Here is another universal truth of dealing with people with dementia:  They cannot come back into your world, so you have to meet them in theirs.   There are various kinds of dementia, the most common form being Alzheimer’s disease.  As part of the disease process, people with Alzheimer’s disease can remember things that happened long ago, but not what happened today.  Think of it this way:  If the person’s brain is like a computer, all the things they did long ago are stored on the hard drive and during the early and middle stages of the disease, they can remember these things, like retrieving a document you saved a year ago.  However, the first part of the brain to be damaged is the part that saves current memories.  It’s like the “save” button on the computer doesn’t work anymore.  Therefore, it make sense that your mother with Alzheimer’s disease can remember every detail of her prom dress from 60 years ago, but not what she had for breakfast this morning.

If you understand this, you realize that there is no point in trying to correct the person.  Instead, redirect them.

“No, Mama, Daddy’s been dead for 5 years.”  People with dementia may not remember that family or friends have passed away.  If you remind them of the person’s death, it is like a new death to them with all the grief you would expect.  Instead, say something like this: “Can you tell me the story of when you and Daddy met? It’s so romantic!”

“You can’t be hungry!  You just had your breakfast!” People with dementia often forget they have eaten a meal as soon as they leave the table.  My grandfather went so far as to accuse my grandmother of starving him!  If your loved one tells you he’s hungry between meals, offer him cut fruit or raw vegetables.  These are low in calories and high in fiber and nutrition.  OR you can distract the person, “Yes, we’ll eat in a few minutes.  Until then, would you help me fold these clothes?”

Arguing is pointless.  Don’t correct!  Redirect!

I am a huge believer in what I call “distraction phrases.”  Most people with dementia have one, if only you can find it.  My father-in-law was a wanderer.  Physically, there was nothing anyone could do to keep him from leaving if he decided to leave the house.  However, he had always been very particular about his hair.  Anytime he would decide to leave, we could say, “Papa! Your hair is messed up!
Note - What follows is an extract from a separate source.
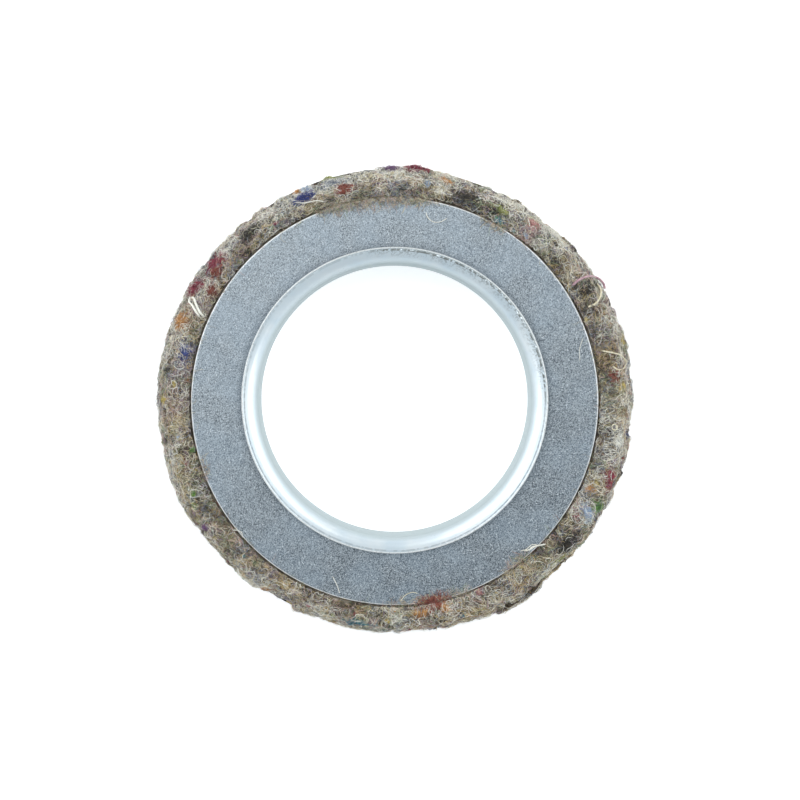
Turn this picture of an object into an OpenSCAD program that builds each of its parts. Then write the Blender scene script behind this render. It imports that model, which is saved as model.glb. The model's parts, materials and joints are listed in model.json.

You should go comb it!”  Every time, this would distract him, no matter how often it was said.

The mother of a friend of mine has Alzheimer’s disease and is a devout Catholic.  Anytime my friend wishes to stop her mother from doing something, she says, “Mama, would you help me pray the Rosary?”  Every time, her mother stops whatever she is doing and prays with her daughter.

Think about what the person has always liked to do.  Is he religious?  Ask him to say a memorized prayer, quote the 23rd Psalm or sing a hymn with you.  Was she particular about her laundry?  Ask her to help you fold clothes (and always keep a basket of old clothes ready for her to fold!)  Does he have a favorite song?  Ask him to sing it with you.  If you can find your loved one’s “distraction phrase,” it can be an invaluable tool in your caregiver journey.